ON THE SHELF: New Adult Nonfiction for curious minds
Published 8:00 am Sunday, April 30, 2023
This column was submitted by Evangeline Cessna, Local History Librarian at the Warren County-Vicksburg Public Library.
This week, we are featuring titles from our New Adult Nonfiction Collection.
Irene Vallejo brings us “Papyrus: The Invention of Books in the Ancient World.” Long before books were able to be mass-produced, scrolls had to be hand copied onto reeds pulled from the Nile. Emperors and Pharaohs dispatched their emissaries to the ends of the earth to bring scrolls and their knowledge back to them. To woo Cleopatra, Marc Antony gave her two thousand books for her library. Vallejo tells the story of the book’s journey from oral tradition to scrolls to codices, and how this transition laid the foundations for Western culture. She also explores the roving bards in ancient Greece and Rome’s wealthy philosophers. From opportunistic forgers to cruel teachers, studious librarians and defiant women, the author shows how ancient ideas about education, censorship, authority and identity still resonate today. There are connections between these ancient ideas and our own modern sensibilities about knowledge and the books we love. Words have persevered and enriched the lives of those who have read them. This book is a journey across the centuries to discover how the simple reed growing on the banks of the Nile was used to give birth to a bountiful and treasured culture.

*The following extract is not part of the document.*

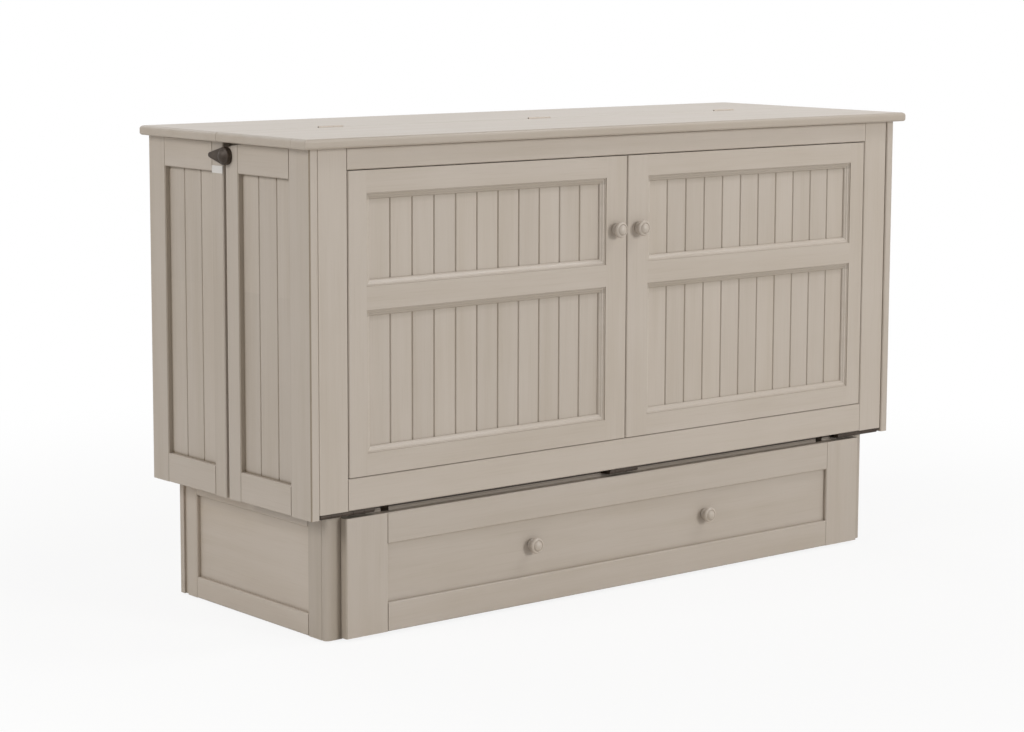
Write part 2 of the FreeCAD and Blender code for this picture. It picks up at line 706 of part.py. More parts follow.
def eased_post(x0, x1, z0, z1, eased_x):
    """A door stile whose outer edge alone is eased, so that its rails run on without a line."""
    inward = arris if eased_x == x0 else -arris
    other = x1 if eased_x == x0 else x0
    points = [(eased_x, face + arris), (eased_x + inward, face), (other, face),
              (other, face_back), (eased_x, face_back)]
    return prism(points, "z", z0, z1)


def front_sections():
    """The side sections that tip with the front."""
    y0, y1 = face - section_front_lip, section_gap_front
    side_section("front_side", y0, y0 + section_front_lip + front_near_stile,
                 y1 - front_far_stile, y1, True)


def slat_x(index):
    """Left edge of a slat of the comb deck."""
    return -slat_span / 2 + index * (slat_width + slat_gap)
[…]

“Life in Five Senses” is by Gretchen Craft Rubin. For more than a decade the author had been studying happiness and human nature, but, one day, on a visit to her optometrist, she realized she may have been missing a key element of happiness: her five senses. She had spent so much time in her own head, that the everyday sensations of life had slipped away. She became preoccupied with rediscovering the world by seeing, hearing, smelling, tasting, and touching. Using research science, philosophy, literature, and her own experience practicing what she has learned, Rubin looks at the profound power of tuning into the physical world. From the simple pleasures of appreciating ketchup and adding favorite songs to your playlist, to more bold efforts like creating a daily ritual of visiting museums or taking culinary classes, the reader will learn to experience each day with depth, delight and connection. The profound insights and practical suggestions for using your own five senses can help you live fuller, richer lives.
Jay Shetty delivers a guide to every stage of romance in his late “8 Rules of Love.” We are often thrown into relationships with nothing but pop culture and romance movies to help us. Drawing on ancient wisdom and new science, Shetty helps to teach readers how to love. Instead of presenting love as an ethereal concept or a group of cliches, we are given specific, actionable steps to help develop the skills to practice and nurture love like never before. Shetty shares insights on how to win or lose together, how to define love, and why you don’t actually break during a breakup. Inspired by ancient Vedic wisdom and modern scientific studies, the author takes readers through the entire relationship cycle, from the first date to moving in together to breaking up and starting over. He also helps us to avoid falling for false promises and unfulfilling partners.
Jonny Sun delivers a collection of touching and humorous personal essays, stories, and poems in his latest “Goodbye, Again: Essays, Reflections, and Illustrations.” Accompanied by his trademark illustrations, this collection covers topics such as mental health, happiness and what it means to belong. The pieces range from long meditations on loneliness and being an outsider, to short humor pieces, conversations and memorable one-liners. Jonny’s honesty about his struggles with feeling productive, as well as his difficulties with anxiety and depression, will connect with many in our increasingly chaotic world. He also includes a recipe for scrambled eggs that may make you cry.
“Under Alien Skies: A Sightseer’s Guide to the Universe” is by Phillip Plait, Ph.D. Have you ever wondered what it would be like to travel the universe? How would Saturn’s rings look from a spaceship hovering just above them? If you were falling into a black hole, what would be the last thing you’d see before getting spaghettified? Though making the trip through the galaxy to other amazing worlds may not be possible yet, we need not despair: you can still take the scenic route through the cosmos with this booked chocked full of the latest scientific discoveries and the vast imagination of the author. In vivid, inventive scenes informed by rigorous science, Plait puts the reader on the surface of alien worlds, from our own familiar Moon to the far reaches of our solar system and beyond. Launch yourself onto a two-hundred-meter asteroid or stargaze from the rim of an ancient volcano on a planet where it is eternally late afternoon. Experience the sudden onset of lunar nightfall, the disorientation of shuffling when you weigh almost nothing, and the irritation of jagged regolith dust. This book is for the aspiring extraterrestrial citizen, casual space tourist or curious armchair traveler.